European equity futures traded cautiously higher on Tuesday, April 7, 2026, as markets returned from the Easter holiday break. Investors remained hesitant to make large directional bets ahead of a critical geopolitical deadline. US President Donald Trump issued an ultimatum to Iran, demanding it reopen the strategically vital Strait of Hormuz to oil traffic by 8pm ET that day. He threatened that the US military could strike Iranian infrastructure targets, including power plants and bridges, if Tehran failed to comply.

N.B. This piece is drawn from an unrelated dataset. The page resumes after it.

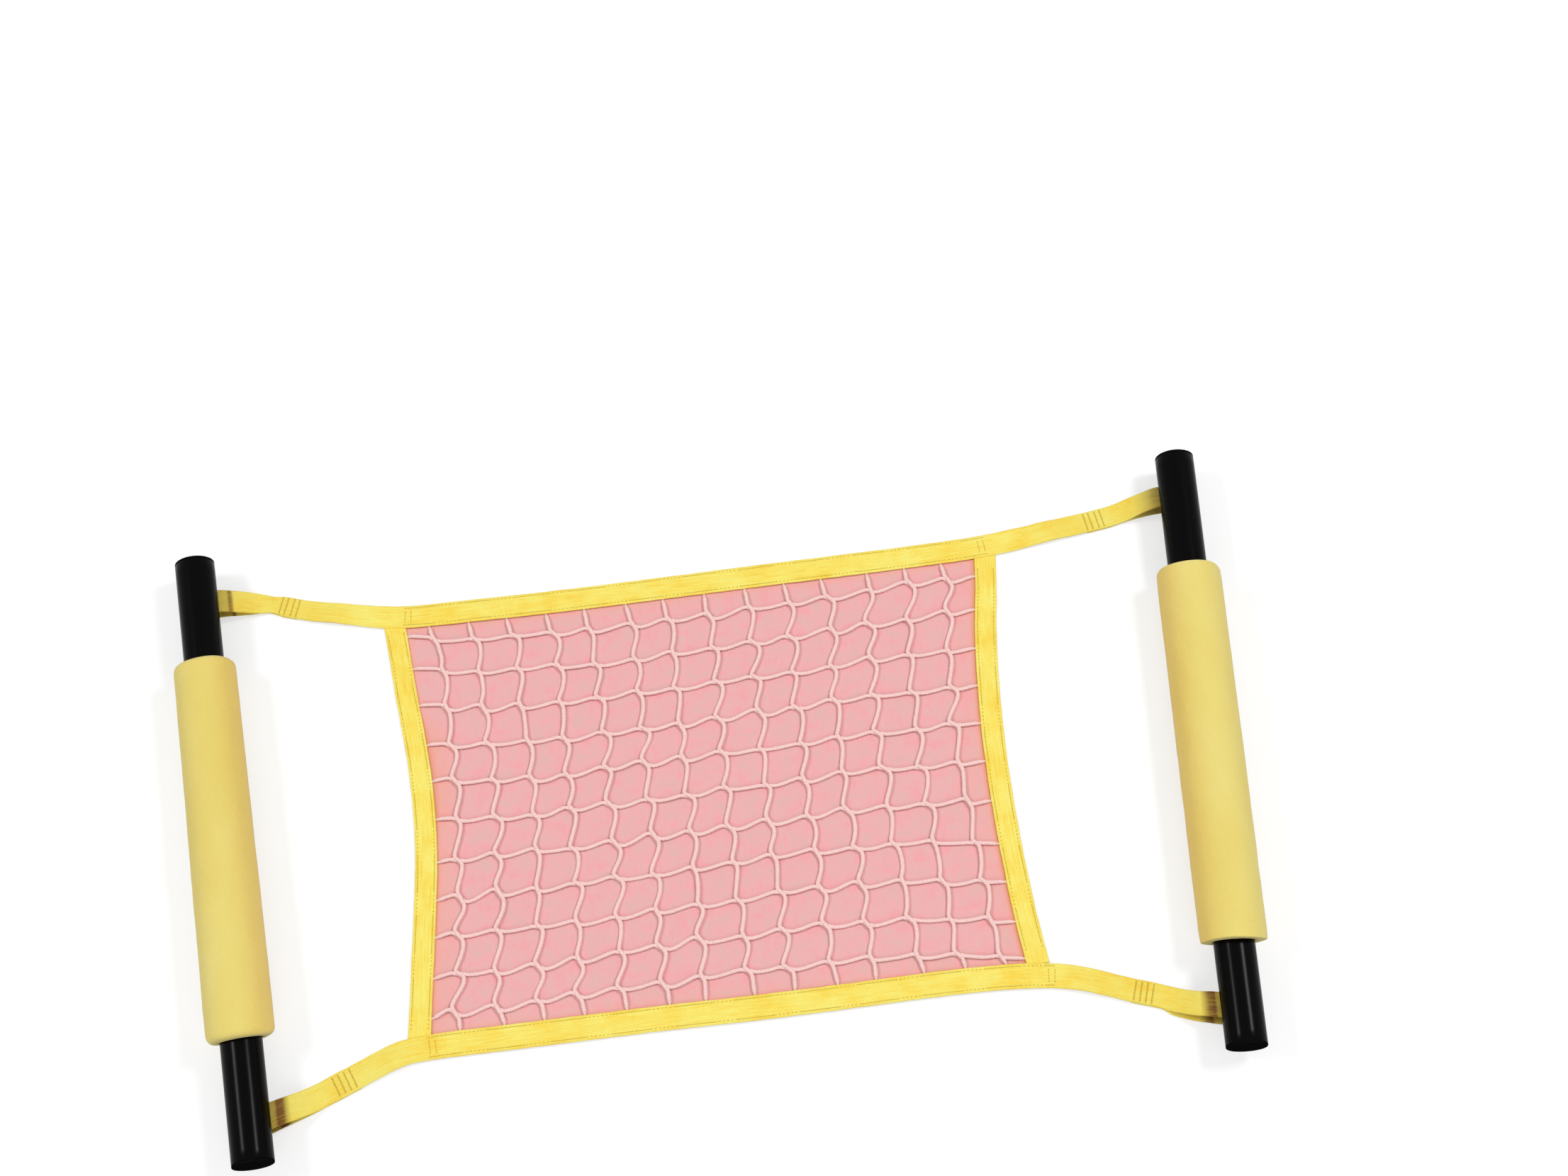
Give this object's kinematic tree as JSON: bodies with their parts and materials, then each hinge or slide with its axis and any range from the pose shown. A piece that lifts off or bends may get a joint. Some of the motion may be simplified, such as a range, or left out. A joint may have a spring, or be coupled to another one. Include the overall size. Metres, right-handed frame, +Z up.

The Strait of Hormuz handles a substantial share of global daily oil trade, and its disruption since late February has kept energy markets on edge. Brent crude climbed above $111 a barrel ahead of the deadline, while US crude added roughly 2%, trading at its highest level in months. This surge in oil prices has driven fuel costs higher across Europe, with Germany experiencing notable increases and considering measures like price controls to contain the impact on consumers.
In bond markets, US Treasury yields edged higher, adding a geopolitical premium. The 30-year yield rose 1 basis point to around 4.90%, and the 2-year note added 1 basis point to about 3.86%. The moves reflected market reassessment of the conflict's duration and its implications for inflation and Federal Reserve policy. Trump stated it was "highly unlikely" he would extend the diplomatic deadline, and Iran rejected a temporary ceasefire proposal, seeking a more permanent settlement.
With the immediate focus on the 8pm ET deadline, traders were also preparing to monitor European manufacturing PMI data for early evidence of economic strain from higher energy costs. The unresolved geopolitical risk was expected to drive near-term price action across financial markets.